Her first starring role came with her second film after signing with 20th Century Fox, though it was hardly an actor’s dream. Her biggest line of dialogue in the prehistoric drama One Million Years B.C. (1966) was, “Me, Loana … You, Tumak.” Her experience on the set was even less inspiring.
“On the first day of shooting,” she recalled, “I went straight up to the director, Don Chaffey, and said quite seriously, ‘Listen, Don, I’ve been studying the script and I was thinking …’ He turned to me in amazement and said, ‘You were thinking? Don’t.'”
Still, even before the film came out, it was clear it would make Welch a star. The advance poster — Welch in the animal-skin two-piece — became the linchpin of the entire marketing campaign (“Mankind’s first bikini,” boasted one tagline). Although the movie was not a hit, Welch was. “A marvelous breathing monument to womankind,” raved The New York Times. Time magazine listed her cavewoman costume in its “Top Ten Bikinis in Pop Culture.”
Welch was not prepared for the attention. “In one fell swoop, everything in my life changed and everything about the real me was swept away. All else would be eclipsed by this bigger-than-life sex symbol,” she wrote in her autobiography of the rush of sudden fame. “She came into public consciousness as a physical presence, without a voice. … It felt like I’d stumbled into a booby trap — pun intended.”
Welch was born in Chicago on Sept. 5, 1940, and christened Jo Raquel Tejada. Her dad was a Bolivian aeronautical engineer and her mom a seamstress whose ancestry dated to John Quincy Adams.
Her family moved to San Diego when she was 2, and while her childhood was mostly trauma-free, it was hardly warm or nurturing. “Physical affection was in short supply,” she wrote in her memoir. “There was no cuddling or lovey-dovey stuff happening, even between Mom and Dad. I don’t recall ever seeing him kiss her or hold her hand.” Her father, she went on, was “terrifying.”

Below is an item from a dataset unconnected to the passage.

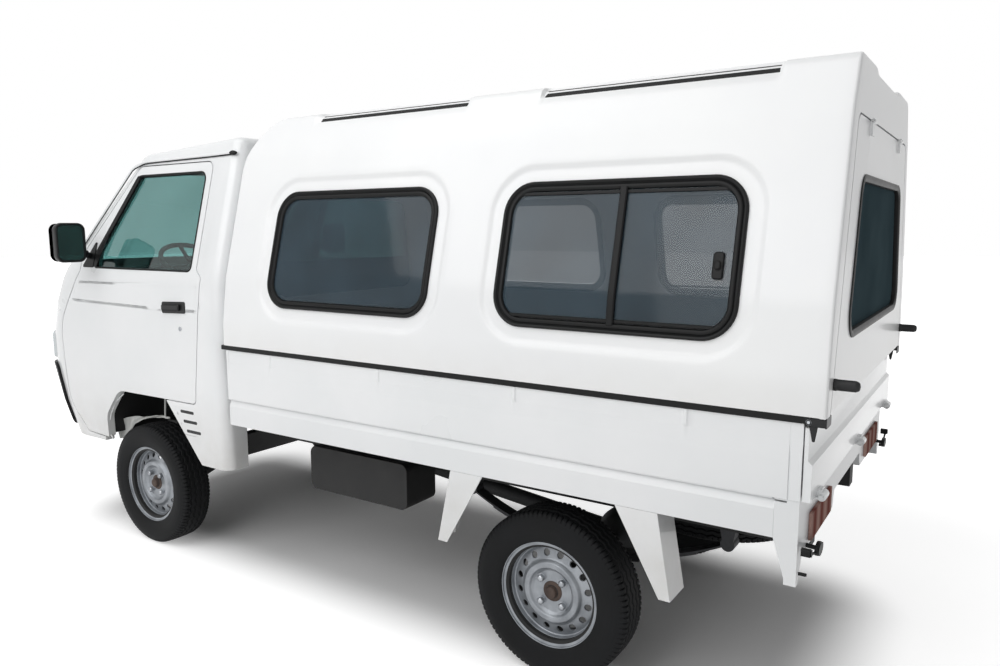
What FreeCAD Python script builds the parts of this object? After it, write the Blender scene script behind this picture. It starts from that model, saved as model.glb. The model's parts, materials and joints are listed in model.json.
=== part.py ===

The “Jo” fell off her name early on in her school days, but the rest of Raquel took some time to develop, especially in her own estimation. “I didn’t like my hair (very fine like my mother’s), or my eyes (too deeply set and almond-shaped, in standard-issue brown), or my nose (not cute enough) or my mouth (a bit too wide),” she admitted. Nevertheless, while in high school, she won first prize in a local beauty contest — “Miss Photogenic” — which launched a string of pageant triumphs. She soon was crowned Miss La Jolla, Miss San Diego and finally, Maid of California.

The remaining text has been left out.